Ma torniamo a Parigi, 1984. “È l’anno della famosissima finale McEnroe e Lendl. Nell’84, l’americano vinse 82 partite su 85, una la perse con Lendl. Non ricordo se fu in quell’occasione, o se in un altro confronto tra i due, ma Gianni Clerici, dinanzi ai tocchi sopraffini di Superbrat, pronunciò questa frase con la sua inconfondibile vocina: ‘Se io fossi soltanto un po’ più gay, da uno che accarezza la palla così mi farei accarezzare anch’io!’”. L’edizione forse più incredibile, per Ubaldo, è quella dell’89. “Quando la Coupe des mosquetaires venne alzata da Michael Chang, 17 anni, il semisconosciuto ‘cinesino’ con passaporto americano. Batteva da sotto e rispondeva sulla riga del servizio: sconfisse Lendl agli ottavi in una partita leggendaria, e Ekberg in finale”, racconta il giornalista fiorentino.

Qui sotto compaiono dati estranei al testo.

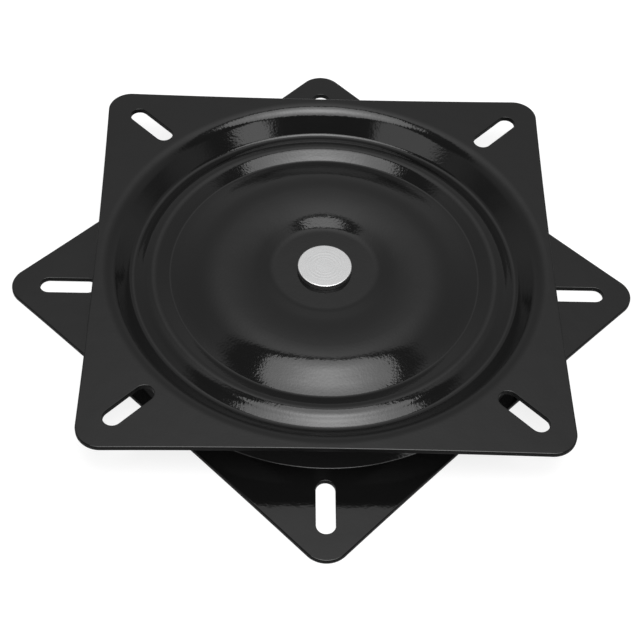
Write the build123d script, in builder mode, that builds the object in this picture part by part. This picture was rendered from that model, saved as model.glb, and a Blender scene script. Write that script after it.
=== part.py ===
import math
import os

from build123d import *

# Lazy susan bearing: two square pressed steel plates, laid corner over side, that turn on one
# ring of caged balls and are held together by a rivet on the axis.
# Millimetres, +Z up. The origin is on the turning axis, level with the underside of the lower
# flange. Both plates are the same pressing: the upper one stands dish down, the lower one is
# turned over and an eighth of a turn round.

os.makedirs("parts", exist_ok=True)

# Driving dimensions: plates
plate_side = 250.0
side_draw_in = 1.5
corner_radius = 13.0
sheet = 3.0
rim_break = 0.6
overall_height = 29.8
dish_gap = 1.6
plate_turn = 45.0

# Driving dimensions: screw slots, placed from the plate's corners
slot_width = 10.0
slot_length = 31.0
slot_margin = 15.7
slot_break = 0.4

# Driving dimensions: pressed section, from the flange inwards. Bends are inside radii, and the
# share is of the run from the boss to the crown.
flange_land = 3.8
shoulder_bend = 8.6
wall_slope = 46.0
foot_bend = 4.0
groove_outer_slope = 16.5
groove_bend = 4.6
groove_inner_slope = 20.5
trough_bend = 2.4
flank_run = 18.9
crown_depth = 3.9
crown_bend = 17.0
hollow_share = 0.24
hollow_depth = 6.7
hollow_bend = 27.0
boss_rise = 1.6
boss_land = 14.2
boss_bend = 2.0

# Driving dimensions: balls and cage
ball_diameter = 6.35
ball_count = 28
cage_sheet = 1.5
cage_width = 10.0

# Driving dimensions: rivet and spacer washer
head_radius = 14.7
head_height = 3.2
head_round = 0.6
shank_radius = 8.0
tail_radius = 12.5
tail_height = 2.8
tail_flat = 7.0
washer_radius = 17.5

# Clearances between pieces
ball_play = 0.15
pocket_play = 0.3
turning_fit = 0.08
drive_fit = 0.02
head_play = 0.1
washer_play = 0.15

# Levels that follow, and slopes in radians
middle = overall_height / 2
dish_depth = (overall_height - dish_gap) / 2 - sheet
boss_depth = dish_depth - boss_rise
boss_top = overall_height - boss_depth
boss_underside = boss_top - sheet
boss_gap = dish_gap + 2 * boss_rise
ball_radius = ball_diameter / 2
crest_depth = overall_height - (middle + ball_radius + ball_play + sheet)
wall = math.radians(wall_slope)
outer = math.radians(groove_outer_slope)
inner = math.radians(groove_inner_slope)


def bend_rise(radius, slope_a, slope_b):
    """Height from the corner of two slopes to the level point of the bend that rounds it."""
    half_turn = (slope_a + slope_b) / 2
    lean = (slope_a - slope_b) / 2
    return radius * (math.cos(lean) / math.cos(half_turn) - 1)


# Depths of the section's corner points below the flange's outer face
floor_corner = dish_depth + bend_rise(foot_bend, wall, outer)
crest_corner = crest_depth - bend_rise(groove_bend + sheet, outer, inner)

# Radii of the section's corner points, from the flange inwards and from the rivet outwards
shoulder_start = plate_side / 2 - flange_land
shoulder_radius = shoulder_start - (shoulder_bend + sheet) * math.tan(wall / 2)
foot_radius = shoulder_radius - floor_corner / math.tan(wall)
race_corner = foot_radius - (floor_corner - crest_corner) / math.tan(outer)
trough_radius = race_corner - (floor_corner - crest_corner) / math.tan(inner)
crown_radius = trough_radius - flank_run
boss_radius = head_radius + boss_land
hollow_radius = boss_radius + hollow_share * (crown_radius - boss_radius)
brow_radius = (hollow_radius + crown_radius) / 2

# The crown is level from the flank to the brow, which takes up half of each run beside it
brow_turn = math.atan((hollow_depth - crown_depth) / (brow_radius - hollow_radius))
brow_bend = (brow_radius - hollow_radius) / 2 / math.tan(brow_turn / 2)
flank_turn = math.atan((floor_corner - crown_depth) / flank_run)
crown_limit = (crown_radius - brow_radius) / 2 / math.tan(flank_turn / 2)

# The balls run under the level point of the crest, just off the corner of its two slopes
race_radius = race_corner + (groove_bend + sheet) * math.sin((inner - outer) / 2) / math.cos((inner + outer) / 2)

# Slots lie on the diagonals, a margin inside the rounded corners
corner_reach = plate_side / math.sqrt(2) - corner_radius * (math.sqrt(2) - 1)
slot_reach = corner_reach - slot_margin - slot_length / 2


def pressed_plate(face, hole_radius):
    """One pressing. `face` lies on the flange's outer face and looks away from the other plate."""
    with BuildPart() as plate:
        # Flange: square with slightly drawn-in sides, its rims broken
        half = plate_side / 2
        inset = half - side_draw_in
        with BuildSketch(face):
            with BuildLine():
                ThreePointArc((-half, half), (0, inset), (half, half))
                ThreePointArc((half, half), (inset, 0), (half, -half))
                ThreePointArc((half, -half), (0, -inset), (-half, -half))
                ThreePointArc((-half, -half), (-inset, 0), (-half, half))
            outline = make_face()
            fillet(outline.vertices(), radius=corner_radius)
        extrude(amount=-sheet)
        levels = plate.edges().group_by(Axis.Z)
        chamfer(levels[0] + levels[-1], length=rim_break)

        # Slots that point outwards, one in each corner
        with BuildSketch(face):
            with PolarLocations(slot_reach, 4, start_angle=45):
                SlotOverall(slot_length, slot_width)
        extrude(amount=-sheet, mode=Mode.SUBTRACT)
        mouths = plate.edges(Select.LAST).filter_by(face)
        chamfer(mouths, length=slot_break)

        # Dish, ball groove, crown and rivet boss: one turned section, joined to the flange
        seam_radius = shoulder_start + rim_break
        with BuildSketch(face):
            Circle(seam_radius)
        extrude(amount=-sheet, mode=Mode.SUBTRACT)
        section = Plane(origin=face.origin, x_dir=face.x_dir, z_dir=-face.y_dir)
        with BuildSketch(section):
            with BuildLine():
                FilletPolyline(
                    (seam_radius, 0),
                    (shoulder_radius, 0),
                    (foot_radius, -floor_corner),
                    (race_corner, -crest_corner),
                    (trough_radius, -floor_corner),
                    (crown_radius, -crown_depth),
                    (brow_radius, -crown_depth),
                    (hollow_radius, -hollow_depth),
                    (boss_radius, -boss_depth),
                    (hole_radius, -boss_depth),
                    radius=(
                        shoulder_bend + sheet,
                        foot_bend,
                        groove_bend + sheet,
                        trough_bend,
                        min(crown_bend + sheet, crown_limit),
                        brow_bend,
                        hollow_bend + sheet,
                        boss_bend,
                    ),
                )
                offset(amount=sheet, side=Side.LEFT)
            make_face()
        revolve(axis=Axis(face.origin, face.z_dir))
    return plate


# Upper plate: turns on the rivet's shank
upper_face = Plane(origin=(0, 0, overall_height), x_dir=(1, 0, 0), z_dir=(0, 0, 1))
upper_plate = pressed_plate(upper_face, shank_radius + turning_fit)
upper_plate.part.label = "upper_plate"
export_step(upper_plate.part, "parts/upper_plate.step")

# Lower plate: turned over, with the rivet driven tight in it
turn = math.radians(plate_turn)
lower_face = Plane(origin=(0, 0, 0), x_dir=(math.cos(turn), math.sin(turn), 0), z_dir=(0, 0, -1))
lower_plate = pressed_plate(lower_face, shank_radius + drive_fit)
lower_plate.part.label = "lower_plate"
export_step(lower_plate.part, "parts/lower_plate.step")

# Centre rivet: flat head above, shank through both bosses, tail set below
head_seat = boss_top + head_play
head_top = head_seat + head_height
tail_seat = overall_height - boss_top
tail_end = tail_seat - tail_height
with BuildPart() as centre_rivet:
    with BuildSketch(Plane.XZ):
        with BuildLine():
            Polyline(
                (0, head_top),
                (head_radius, head_top),
                (head_radius, head_seat),
                (shank_radius, head_seat),
                (shank_radius, tail_seat),
                (tail_radius, tail_seat),
            )
            SagittaArc((tail_radius, tail_seat), (tail_flat, tail_end), -tail_height / 4)
            Polyline((tail_flat, tail_end), (0, tail_end), (0, head_top))
        make_face()
    revolve(axis=Axis.Z)
    fillet(centre_rivet.edges().group_by(Axis.Z)[-1], radius=head_round)
centre_rivet.part.label = "centre_rivet"
export_step(centre_rivet.part, "parts/centre_rivet.step")

# Spacer washer: lies on the lower boss, and the upper boss runs just above it
with BuildPart() as spacer_washer:
    with BuildSketch(Plane.XY.offset(overall_height - boss_underside)):
        Circle(washer_radius)
        Circle(shank_radius + washer_play, mode=Mode.SUBTRACT)
    extrude(amount=boss_gap - head_play)
spacer_washer.part.label = "spacer_washer"
export_step(spacer_washer.part, "parts/spacer_washer.step")

# Ball cage: flat ring halfway between the plates, with a round pocket for each ball
with BuildPart() as ball_cage:
    with BuildSketch(Plane.XY.offset(middle - cage_sheet / 2)):
        Circle(race_radius + cage_width / 2)
        Circle(race_radius - cage_width / 2, mode=Mode.SUBTRACT)
        with PolarLocations(race_radius, ball_count):
            Circle(ball_radius + pocket_play, mode=Mode.SUBTRACT)
    extrude(amount=cage_sheet)
ball_cage.part.label = "ball_cage"
export_step(ball_cage.part, "parts/ball_cage.step")

# Balls: one in each pocket, halfway between the two grooves
for index in range(ball_count):
    bearing = math.radians(index * 360 / ball_count)
    centre = (race_radius * math.cos(bearing), race_radius * math.sin(bearing), middle)
    with BuildPart() as ball:
        with Locations(centre):
            Sphere(ball_radius)
    ball.part.label = f"ball_{index + 1:02d}"
    export_step(ball.part, f"parts/{ball.part.label}.step")
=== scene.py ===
import math

import bmesh
import bpy
import numpy as np
from mathutils import Matrix, Vector
from mathutils.geometry import delaunay_2d_cdt


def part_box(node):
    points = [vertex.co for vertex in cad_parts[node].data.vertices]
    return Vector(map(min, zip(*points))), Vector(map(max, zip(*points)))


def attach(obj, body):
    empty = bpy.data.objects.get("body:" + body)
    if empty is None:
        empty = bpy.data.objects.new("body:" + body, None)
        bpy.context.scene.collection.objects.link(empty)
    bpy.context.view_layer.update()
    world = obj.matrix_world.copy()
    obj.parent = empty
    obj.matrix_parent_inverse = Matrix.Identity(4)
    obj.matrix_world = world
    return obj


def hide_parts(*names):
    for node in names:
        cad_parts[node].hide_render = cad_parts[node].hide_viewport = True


# Lazy susan bearing: two pressed square plates in black gloss enamel, one ring of caged balls
# between them, and a plated rivet on the axis. Metres, +Z up, origin on the turning axis. The
# cage keeps its CAD mesh, and every other piece is built here in its CAD place.

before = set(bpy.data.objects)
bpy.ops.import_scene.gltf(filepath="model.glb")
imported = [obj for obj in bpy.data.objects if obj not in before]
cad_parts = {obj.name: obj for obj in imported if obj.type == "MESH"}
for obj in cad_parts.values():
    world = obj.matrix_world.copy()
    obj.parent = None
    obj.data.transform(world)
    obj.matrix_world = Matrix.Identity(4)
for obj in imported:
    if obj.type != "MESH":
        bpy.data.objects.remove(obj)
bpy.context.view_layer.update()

MM = 0.001

# Places that the CAD model fixes
overall_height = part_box("upper_plate")[1].z
rivet_low, rivet_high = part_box("centre_rivet")
washer_low, washer_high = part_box("spacer_washer")
ball_names = sorted(
    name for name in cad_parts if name.startswith("ball_") and name != "ball_cage"
)

# Blank: a square with slightly drawn-in sides, round corners and four slots on its diagonals
sheet = 3.0 * MM
plate_side = 250.0 * MM
side_draw_in = 1.5 * MM
corner_radius = 13.0 * MM
rim_round = 0.6 * MM
slot_width = 10.0 * MM
slot_length = 31.0 * MM
slot_margin = 15.7 * MM
slot_round = 0.4 * MM
slot_bearings = [math.radians(45 + 90 * corner) for corner in range(4)]
plate_turn = math.radians(45)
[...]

Poi una scintilla, un nome indimenticabile: Gabriela Sabatini, la campionessa argentina, che Ubaldo “scoprì” quando non aveva ancora compiuto quattordici anni. “Da Buenos Aires arrivò una chiamata: era il mio grande amico e collega argentino Guillermo Salatino. ‘Caro Ubaldo, c’è una ragazzina di tredici anni che ha un talento straordinario. Vorrebbe iscriversi al torneo junior di Santa Croce sull’Arno ma non ha la classifica per entrare e potrà farlo soltanto se le daranno una wild card. Riesci a procurargliela?’. Chiamai allora il direttore del torneo di Santa Croce, Mauro Sabatini, che dinanzi alla mia richiesta rispose: ‘Ubaldo mio caro, ma ti pare possibile che io possa mai negare una wild card a una tennista che si chiama Sabatini come me?’. Gabriela stravinse il torneo, e l’anno dopo trionfò a un torneo junior ancora più importante: il Roland Garros. Da quella volta, siamo diventati grandi amici”. Arriva una notifica WhatsApp nel gruppo Roland Garros 2024: in sala stampa è arrivato Lorenzo Sonego, che ha appena battuto il numero uno francese, Ugo Humbert, sul Suzanne Lenglen.

E Sinner? “È senza un dubbio un fenomeno, anche di determinazione, perché è dura a 13 anni abbandonare tutto, la famiglia, la Val Pusteria e lo sci, per andare a Bordighera. Sta ottenendo dei risultati formidabili, ma a livello Atp avrebbero dovuto concedergli di non giocare tutti i masters 1000, perché se uno esce al primo turno è un conto, ma se uno arriva sempre in finale è tutta un’altra storia. Mi ricorda un po’ il caso di Borg il quale, nauseato dal troppo tennis e dalla federazione internazionale che pretendeva che lui giocasse molto di più di quanto voleva, si ritirò giovanissimo, a soli 26 anni. Spero ovviamente che non vada a finire così”.